Concordia researcher designs interactive electronic fabrics
From corsets to caftans, we have seen dramatic changes in popular style over the past 100 years. New research from Concordia University now brings the future of fashion into focus by taking a closer look at the next quantum leap in textile design: computerized fabrics that change their colour and their shape in response to movement.
Joanna Berzowska, professor and chair of the Department of Design and Computation Arts at Concordia, has developed interactive electronic fabrics that harness power directly from the human body, store that energy, and then use it to change the garments’ visual properties.
“Our goal is to create garments that can transform in complex and surprising ways — far beyond reversible jackets, or shirts that change colour in response to heat. That’s why the project is called Karma Chameleon,” says Berzowska.

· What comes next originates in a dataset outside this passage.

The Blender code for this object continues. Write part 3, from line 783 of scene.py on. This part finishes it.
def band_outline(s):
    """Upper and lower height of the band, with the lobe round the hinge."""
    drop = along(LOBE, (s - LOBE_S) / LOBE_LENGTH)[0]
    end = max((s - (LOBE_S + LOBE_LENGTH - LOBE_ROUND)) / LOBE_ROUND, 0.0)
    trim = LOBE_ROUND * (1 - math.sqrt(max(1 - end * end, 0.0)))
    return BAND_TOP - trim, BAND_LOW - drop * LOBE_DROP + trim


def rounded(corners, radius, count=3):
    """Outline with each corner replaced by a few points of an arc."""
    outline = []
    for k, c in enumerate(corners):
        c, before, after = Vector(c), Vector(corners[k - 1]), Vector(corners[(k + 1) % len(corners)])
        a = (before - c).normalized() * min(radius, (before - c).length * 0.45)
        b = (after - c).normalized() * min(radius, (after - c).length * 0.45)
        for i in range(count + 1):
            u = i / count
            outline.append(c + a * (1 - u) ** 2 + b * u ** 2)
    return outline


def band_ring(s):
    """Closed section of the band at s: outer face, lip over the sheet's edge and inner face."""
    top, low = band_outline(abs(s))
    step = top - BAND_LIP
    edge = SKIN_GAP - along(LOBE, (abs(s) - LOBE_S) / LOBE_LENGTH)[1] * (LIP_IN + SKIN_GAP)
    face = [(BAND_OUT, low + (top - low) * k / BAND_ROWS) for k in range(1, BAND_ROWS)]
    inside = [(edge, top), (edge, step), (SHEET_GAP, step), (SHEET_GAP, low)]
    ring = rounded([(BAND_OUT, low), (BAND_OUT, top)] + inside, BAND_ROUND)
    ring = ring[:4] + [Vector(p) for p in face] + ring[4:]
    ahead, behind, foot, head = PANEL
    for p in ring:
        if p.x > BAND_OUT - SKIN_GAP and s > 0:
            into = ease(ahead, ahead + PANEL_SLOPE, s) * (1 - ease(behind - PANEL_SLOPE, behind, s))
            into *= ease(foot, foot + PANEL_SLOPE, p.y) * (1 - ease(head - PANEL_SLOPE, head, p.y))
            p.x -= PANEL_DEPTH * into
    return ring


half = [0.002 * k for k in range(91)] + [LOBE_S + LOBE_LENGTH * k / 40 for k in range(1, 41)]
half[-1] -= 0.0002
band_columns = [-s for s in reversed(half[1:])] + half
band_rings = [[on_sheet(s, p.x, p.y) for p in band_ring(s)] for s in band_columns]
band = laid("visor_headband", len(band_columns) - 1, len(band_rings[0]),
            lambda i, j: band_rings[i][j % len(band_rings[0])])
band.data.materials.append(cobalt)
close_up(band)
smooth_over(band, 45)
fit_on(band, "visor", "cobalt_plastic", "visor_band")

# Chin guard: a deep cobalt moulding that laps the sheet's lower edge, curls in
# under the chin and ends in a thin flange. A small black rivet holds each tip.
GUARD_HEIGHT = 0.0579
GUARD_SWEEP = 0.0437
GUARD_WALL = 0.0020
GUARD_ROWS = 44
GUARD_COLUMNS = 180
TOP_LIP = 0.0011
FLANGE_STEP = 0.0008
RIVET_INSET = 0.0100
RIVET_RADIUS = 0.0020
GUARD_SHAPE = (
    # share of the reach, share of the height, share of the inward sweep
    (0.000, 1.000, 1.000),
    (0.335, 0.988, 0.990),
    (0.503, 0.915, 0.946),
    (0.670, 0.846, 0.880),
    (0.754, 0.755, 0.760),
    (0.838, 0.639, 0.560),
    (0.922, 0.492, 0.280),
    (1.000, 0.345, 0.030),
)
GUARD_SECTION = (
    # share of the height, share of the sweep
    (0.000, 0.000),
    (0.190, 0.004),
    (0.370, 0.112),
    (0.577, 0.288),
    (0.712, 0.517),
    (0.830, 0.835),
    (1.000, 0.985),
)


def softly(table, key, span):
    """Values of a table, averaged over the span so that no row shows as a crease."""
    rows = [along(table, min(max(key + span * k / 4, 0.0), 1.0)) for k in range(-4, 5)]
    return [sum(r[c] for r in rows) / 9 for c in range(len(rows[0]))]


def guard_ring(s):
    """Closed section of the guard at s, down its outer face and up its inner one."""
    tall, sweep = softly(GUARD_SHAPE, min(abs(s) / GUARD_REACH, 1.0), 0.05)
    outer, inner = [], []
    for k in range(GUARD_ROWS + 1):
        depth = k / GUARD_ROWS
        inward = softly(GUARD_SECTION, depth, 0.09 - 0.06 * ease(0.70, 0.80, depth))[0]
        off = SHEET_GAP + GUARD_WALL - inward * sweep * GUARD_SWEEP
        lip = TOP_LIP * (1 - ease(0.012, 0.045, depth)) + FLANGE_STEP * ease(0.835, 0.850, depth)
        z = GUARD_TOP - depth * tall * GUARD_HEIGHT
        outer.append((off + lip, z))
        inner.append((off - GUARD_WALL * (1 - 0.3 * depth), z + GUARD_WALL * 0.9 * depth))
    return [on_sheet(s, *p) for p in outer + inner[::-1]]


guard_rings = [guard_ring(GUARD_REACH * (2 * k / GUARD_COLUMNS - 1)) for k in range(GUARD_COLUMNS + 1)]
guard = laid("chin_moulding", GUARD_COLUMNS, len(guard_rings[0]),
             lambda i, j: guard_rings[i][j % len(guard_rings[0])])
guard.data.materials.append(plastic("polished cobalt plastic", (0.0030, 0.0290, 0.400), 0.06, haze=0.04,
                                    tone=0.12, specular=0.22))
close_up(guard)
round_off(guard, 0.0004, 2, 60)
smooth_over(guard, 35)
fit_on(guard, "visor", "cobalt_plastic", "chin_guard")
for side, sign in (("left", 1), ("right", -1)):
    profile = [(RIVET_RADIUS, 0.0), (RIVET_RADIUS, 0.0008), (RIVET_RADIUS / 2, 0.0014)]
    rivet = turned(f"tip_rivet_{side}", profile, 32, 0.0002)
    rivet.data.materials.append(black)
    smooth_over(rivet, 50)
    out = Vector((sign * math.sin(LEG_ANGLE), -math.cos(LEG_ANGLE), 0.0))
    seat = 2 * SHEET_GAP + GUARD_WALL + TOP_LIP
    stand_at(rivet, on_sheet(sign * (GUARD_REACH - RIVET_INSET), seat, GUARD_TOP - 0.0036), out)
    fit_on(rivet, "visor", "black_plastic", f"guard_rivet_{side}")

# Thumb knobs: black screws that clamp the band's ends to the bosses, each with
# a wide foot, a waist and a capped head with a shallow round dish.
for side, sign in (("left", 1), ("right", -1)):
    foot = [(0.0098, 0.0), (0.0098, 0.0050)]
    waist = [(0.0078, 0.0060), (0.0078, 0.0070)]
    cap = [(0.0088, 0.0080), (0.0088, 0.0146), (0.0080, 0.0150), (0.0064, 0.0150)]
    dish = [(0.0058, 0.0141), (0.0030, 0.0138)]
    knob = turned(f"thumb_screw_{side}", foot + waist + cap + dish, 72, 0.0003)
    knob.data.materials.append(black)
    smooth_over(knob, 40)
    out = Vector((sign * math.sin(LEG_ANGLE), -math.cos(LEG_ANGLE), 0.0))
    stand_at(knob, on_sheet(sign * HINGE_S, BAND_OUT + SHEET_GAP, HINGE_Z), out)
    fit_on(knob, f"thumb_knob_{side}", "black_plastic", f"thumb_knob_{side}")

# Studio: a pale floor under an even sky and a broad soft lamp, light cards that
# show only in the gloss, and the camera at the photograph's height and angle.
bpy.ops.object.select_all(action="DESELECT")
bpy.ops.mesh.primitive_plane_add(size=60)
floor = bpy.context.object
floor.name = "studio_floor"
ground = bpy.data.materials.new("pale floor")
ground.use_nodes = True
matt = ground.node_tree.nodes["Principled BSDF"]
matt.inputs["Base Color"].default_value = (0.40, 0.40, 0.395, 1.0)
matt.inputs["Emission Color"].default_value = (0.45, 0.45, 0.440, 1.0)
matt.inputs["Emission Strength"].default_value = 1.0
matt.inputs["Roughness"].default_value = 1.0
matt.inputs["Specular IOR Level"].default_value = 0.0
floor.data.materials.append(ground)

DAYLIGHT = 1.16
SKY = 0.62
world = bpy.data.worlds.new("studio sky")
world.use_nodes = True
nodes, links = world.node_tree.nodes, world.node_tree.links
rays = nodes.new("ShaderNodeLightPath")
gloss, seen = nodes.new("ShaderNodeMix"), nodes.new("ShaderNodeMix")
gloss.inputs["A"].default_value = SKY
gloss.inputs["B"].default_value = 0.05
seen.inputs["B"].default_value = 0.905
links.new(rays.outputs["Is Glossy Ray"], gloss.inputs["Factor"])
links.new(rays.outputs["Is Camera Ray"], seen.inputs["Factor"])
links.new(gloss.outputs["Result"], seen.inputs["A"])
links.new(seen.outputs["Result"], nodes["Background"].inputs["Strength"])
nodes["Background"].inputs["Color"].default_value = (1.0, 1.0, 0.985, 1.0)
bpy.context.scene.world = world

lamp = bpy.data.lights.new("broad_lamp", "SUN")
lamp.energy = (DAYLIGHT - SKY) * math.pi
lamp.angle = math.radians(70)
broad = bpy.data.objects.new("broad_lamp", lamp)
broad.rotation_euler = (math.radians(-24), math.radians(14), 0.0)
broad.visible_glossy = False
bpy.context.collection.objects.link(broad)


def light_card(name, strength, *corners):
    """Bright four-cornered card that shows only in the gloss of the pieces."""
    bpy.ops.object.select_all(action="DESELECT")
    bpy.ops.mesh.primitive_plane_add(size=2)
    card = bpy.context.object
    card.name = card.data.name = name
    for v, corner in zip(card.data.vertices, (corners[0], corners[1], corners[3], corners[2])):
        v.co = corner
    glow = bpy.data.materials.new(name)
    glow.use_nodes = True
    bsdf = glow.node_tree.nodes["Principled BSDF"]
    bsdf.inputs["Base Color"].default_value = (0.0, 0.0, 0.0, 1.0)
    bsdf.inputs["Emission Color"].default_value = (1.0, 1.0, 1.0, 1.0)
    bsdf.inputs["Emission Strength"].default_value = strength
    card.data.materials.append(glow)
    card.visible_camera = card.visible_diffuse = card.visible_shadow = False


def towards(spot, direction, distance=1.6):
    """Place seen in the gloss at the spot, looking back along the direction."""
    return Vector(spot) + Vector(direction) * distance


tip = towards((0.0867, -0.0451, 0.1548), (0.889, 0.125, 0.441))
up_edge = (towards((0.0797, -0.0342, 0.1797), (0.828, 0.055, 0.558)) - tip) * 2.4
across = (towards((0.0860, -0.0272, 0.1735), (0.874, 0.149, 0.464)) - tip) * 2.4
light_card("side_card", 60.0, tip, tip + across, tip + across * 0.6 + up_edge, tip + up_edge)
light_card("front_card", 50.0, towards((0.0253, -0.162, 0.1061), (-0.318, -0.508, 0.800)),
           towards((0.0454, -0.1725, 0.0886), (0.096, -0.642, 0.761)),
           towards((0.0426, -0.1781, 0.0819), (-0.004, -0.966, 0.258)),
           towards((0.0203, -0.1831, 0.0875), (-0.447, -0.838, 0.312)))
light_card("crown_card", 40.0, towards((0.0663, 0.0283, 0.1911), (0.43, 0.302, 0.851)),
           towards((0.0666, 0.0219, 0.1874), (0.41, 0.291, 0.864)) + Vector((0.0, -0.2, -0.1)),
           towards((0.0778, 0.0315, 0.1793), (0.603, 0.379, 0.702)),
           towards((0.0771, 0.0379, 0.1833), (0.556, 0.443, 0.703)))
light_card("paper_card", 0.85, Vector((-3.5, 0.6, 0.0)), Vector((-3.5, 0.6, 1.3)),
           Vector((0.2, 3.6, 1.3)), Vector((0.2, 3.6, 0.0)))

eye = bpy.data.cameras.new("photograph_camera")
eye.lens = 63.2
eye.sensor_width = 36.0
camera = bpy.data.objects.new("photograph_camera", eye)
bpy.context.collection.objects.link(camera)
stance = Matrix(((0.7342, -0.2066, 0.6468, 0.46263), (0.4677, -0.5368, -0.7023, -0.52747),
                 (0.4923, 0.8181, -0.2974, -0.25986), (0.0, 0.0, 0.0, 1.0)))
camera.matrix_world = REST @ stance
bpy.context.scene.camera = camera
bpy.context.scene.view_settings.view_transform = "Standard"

The major innovation of this research project is the ability to embed these electronic or computer functions within the fibre itself: rather than being attached to the textile, the electronic components are woven into these new composite fibres. The fibres consist of multiple layers of polymers, which, when stretched and drawn out to a small diameter, begin to interact with each other. The fabric, produced in collaboration with the École Polytechnique’s Maksim Skorobogatiy, represent a significant advance in the development of “smart textiles.”

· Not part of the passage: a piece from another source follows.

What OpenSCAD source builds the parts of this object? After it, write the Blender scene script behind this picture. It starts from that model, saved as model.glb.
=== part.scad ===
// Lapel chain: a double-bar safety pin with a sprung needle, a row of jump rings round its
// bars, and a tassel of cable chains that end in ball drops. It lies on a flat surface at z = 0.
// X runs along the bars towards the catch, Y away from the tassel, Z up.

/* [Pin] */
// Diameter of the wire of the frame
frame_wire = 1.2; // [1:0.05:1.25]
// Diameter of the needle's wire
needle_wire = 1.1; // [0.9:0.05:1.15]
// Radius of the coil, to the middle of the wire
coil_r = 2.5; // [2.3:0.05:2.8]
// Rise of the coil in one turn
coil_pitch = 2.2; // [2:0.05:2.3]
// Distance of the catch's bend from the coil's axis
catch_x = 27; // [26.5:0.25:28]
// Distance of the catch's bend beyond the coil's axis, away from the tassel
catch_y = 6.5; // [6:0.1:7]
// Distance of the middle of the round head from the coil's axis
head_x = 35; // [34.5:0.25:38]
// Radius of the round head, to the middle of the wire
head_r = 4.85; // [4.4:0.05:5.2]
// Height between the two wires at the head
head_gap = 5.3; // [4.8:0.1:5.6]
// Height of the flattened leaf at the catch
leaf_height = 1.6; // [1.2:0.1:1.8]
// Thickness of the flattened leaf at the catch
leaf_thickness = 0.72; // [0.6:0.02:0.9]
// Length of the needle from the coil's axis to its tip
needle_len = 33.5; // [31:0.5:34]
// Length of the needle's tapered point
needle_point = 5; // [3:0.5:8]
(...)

Although it’s not yet possible to manufacture clothing with the new composite fibres, Berzowska worked with fashion designers to create conceptual prototypes that can help us visualize how such clothing might look and behave. “We won’t see such garments in stores for another 20 or 30 years, but the practical and creative possibilities are exciting,” says Berzowska. Imagine a dress that changes shape and colour on its own, or a shirt that can capture the energy from human movement and use it to charge an iPhone.
There would also be a performative aspect to wearing such garments, whose dramatic transformations may or may not be controlled by the wearer. This research raises interesting questions about human behaviour relative to fashion and computers. What would it mean to wear a piece of clothing with “a mind of its own,” that cannot be consciously controlled? How much intimate contact with computers do we really want?
Berzowska will explore these questions and present her findings at the Smart Fabrics 2013 conference this week in San Francisco. She has also written an article detailing her research for The Fashion Studies Handbook, forthcoming from Berg Publishers. An exhibit, to be held at the PHI Centre in the next year, will give the public an opportunity to learn about her research, and to enter the imaginative space produced by her futuristic fabrics and clothing.